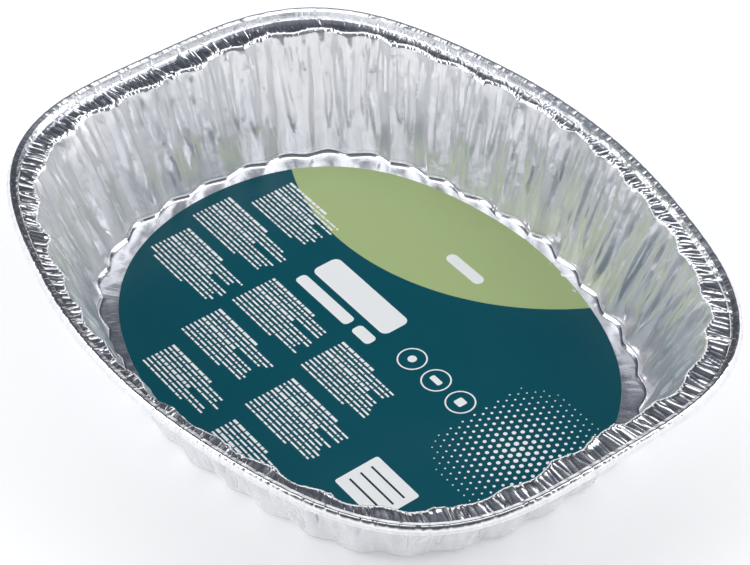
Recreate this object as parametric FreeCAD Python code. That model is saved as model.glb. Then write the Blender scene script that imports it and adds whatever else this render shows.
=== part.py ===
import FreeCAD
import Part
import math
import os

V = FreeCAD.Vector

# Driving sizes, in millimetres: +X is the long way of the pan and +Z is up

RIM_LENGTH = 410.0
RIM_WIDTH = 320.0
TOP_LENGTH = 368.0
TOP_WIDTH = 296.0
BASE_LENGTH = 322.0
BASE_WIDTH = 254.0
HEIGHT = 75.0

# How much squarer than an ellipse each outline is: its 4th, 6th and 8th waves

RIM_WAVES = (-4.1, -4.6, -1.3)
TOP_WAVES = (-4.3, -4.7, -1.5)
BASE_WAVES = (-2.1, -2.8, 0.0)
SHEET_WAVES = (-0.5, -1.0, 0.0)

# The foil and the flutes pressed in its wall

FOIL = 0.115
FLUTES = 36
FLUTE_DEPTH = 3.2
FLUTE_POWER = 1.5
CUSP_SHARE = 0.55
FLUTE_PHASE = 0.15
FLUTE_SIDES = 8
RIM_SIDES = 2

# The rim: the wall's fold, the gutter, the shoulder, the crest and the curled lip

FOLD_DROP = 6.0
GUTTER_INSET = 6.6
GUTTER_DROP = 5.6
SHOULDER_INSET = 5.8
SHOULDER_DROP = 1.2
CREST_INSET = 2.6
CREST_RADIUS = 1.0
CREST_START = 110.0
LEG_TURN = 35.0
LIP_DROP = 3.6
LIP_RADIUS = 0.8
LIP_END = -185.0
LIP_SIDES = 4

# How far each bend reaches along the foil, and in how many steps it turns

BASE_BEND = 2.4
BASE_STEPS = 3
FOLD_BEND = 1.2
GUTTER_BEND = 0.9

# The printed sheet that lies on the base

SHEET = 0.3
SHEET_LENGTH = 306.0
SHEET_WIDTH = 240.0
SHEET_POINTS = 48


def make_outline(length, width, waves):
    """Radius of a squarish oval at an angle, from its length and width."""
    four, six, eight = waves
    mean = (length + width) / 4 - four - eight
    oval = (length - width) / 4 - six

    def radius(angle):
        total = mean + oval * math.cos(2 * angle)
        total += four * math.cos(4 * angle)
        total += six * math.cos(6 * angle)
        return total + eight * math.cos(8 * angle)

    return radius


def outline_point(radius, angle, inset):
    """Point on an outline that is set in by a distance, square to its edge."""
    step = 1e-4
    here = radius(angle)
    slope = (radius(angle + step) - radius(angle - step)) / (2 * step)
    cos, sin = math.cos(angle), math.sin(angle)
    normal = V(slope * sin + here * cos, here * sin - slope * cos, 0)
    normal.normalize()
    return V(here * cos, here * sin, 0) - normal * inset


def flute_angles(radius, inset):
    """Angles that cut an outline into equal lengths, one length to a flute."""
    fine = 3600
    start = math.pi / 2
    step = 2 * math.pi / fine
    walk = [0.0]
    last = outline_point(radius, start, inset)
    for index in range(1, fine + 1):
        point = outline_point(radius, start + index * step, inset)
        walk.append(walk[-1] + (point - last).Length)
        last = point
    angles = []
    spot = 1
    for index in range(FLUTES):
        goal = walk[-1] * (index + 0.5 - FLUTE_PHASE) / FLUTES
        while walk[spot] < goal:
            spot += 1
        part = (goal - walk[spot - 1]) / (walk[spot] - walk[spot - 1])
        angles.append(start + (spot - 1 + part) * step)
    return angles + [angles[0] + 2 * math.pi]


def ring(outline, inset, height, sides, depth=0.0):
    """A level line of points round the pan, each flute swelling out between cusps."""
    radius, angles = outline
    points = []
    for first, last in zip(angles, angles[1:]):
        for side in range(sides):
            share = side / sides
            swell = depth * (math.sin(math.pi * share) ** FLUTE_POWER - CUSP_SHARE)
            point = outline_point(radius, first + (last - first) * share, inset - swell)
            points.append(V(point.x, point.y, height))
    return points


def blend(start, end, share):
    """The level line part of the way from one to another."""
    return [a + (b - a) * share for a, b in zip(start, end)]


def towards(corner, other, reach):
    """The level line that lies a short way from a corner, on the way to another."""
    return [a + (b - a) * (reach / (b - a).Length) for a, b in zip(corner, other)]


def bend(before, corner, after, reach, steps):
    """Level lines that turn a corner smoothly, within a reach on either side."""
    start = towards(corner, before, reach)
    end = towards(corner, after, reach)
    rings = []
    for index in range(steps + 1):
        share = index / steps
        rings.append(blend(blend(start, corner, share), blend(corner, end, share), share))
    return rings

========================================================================

* _SET TASK_: Write down again the exact lines running from the beginning of the data to the line containing "oval = (length - width) / 4 - six", with both ends included.

* _RESULT BELOW_:
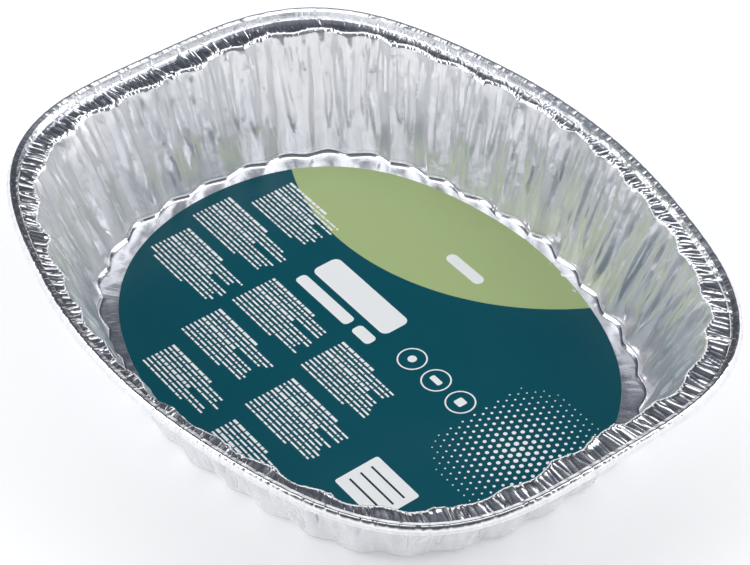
Recreate this object as parametric FreeCAD Python code. That model is saved as model.glb. Then write the Blender scene script that imports it and adds whatever else this render shows.
=== part.py ===
import FreeCAD
import Part
import math
import os

V = FreeCAD.Vector

# Driving sizes, in millimetres: +X is the long way of the pan and +Z is up

RIM_LENGTH = 410.0
RIM_WIDTH = 320.0
TOP_LENGTH = 368.0
TOP_WIDTH = 296.0
BASE_LENGTH = 322.0
BASE_WIDTH = 254.0
HEIGHT = 75.0

# How much squarer than an ellipse each outline is: its 4th, 6th and 8th waves

RIM_WAVES = (-4.1, -4.6, -1.3)
TOP_WAVES = (-4.3, -4.7, -1.5)
BASE_WAVES = (-2.1, -2.8, 0.0)
SHEET_WAVES = (-0.5, -1.0, 0.0)

# The foil and the flutes pressed in its wall

FOIL = 0.115
FLUTES = 36
FLUTE_DEPTH = 3.2
FLUTE_POWER = 1.5
CUSP_SHARE = 0.55
FLUTE_PHASE = 0.15
FLUTE_SIDES = 8
RIM_SIDES = 2

# The rim: the wall's fold, the gutter, the shoulder, the crest and the curled lip

FOLD_DROP = 6.0
GUTTER_INSET = 6.6
GUTTER_DROP = 5.6
SHOULDER_INSET = 5.8
SHOULDER_DROP = 1.2
CREST_INSET = 2.6
CREST_RADIUS = 1.0
CREST_START = 110.0
LEG_TURN = 35.0
LIP_DROP = 3.6
LIP_RADIUS = 0.8
LIP_END = -185.0
LIP_SIDES = 4

# How far each bend reaches along the foil, and in how many steps it turns

BASE_BEND = 2.4
BASE_STEPS = 3
FOLD_BEND = 1.2
GUTTER_BEND = 0.9

# The printed sheet that lies on the base

SHEET = 0.3
SHEET_LENGTH = 306.0
SHEET_WIDTH = 240.0
SHEET_POINTS = 48


def make_outline(length, width, waves):
    """Radius of a squarish oval at an angle, from its length and width."""
    four, six, eight = waves
    mean = (length + width) / 4 - four - eight
    oval = (length - width) / 4 - six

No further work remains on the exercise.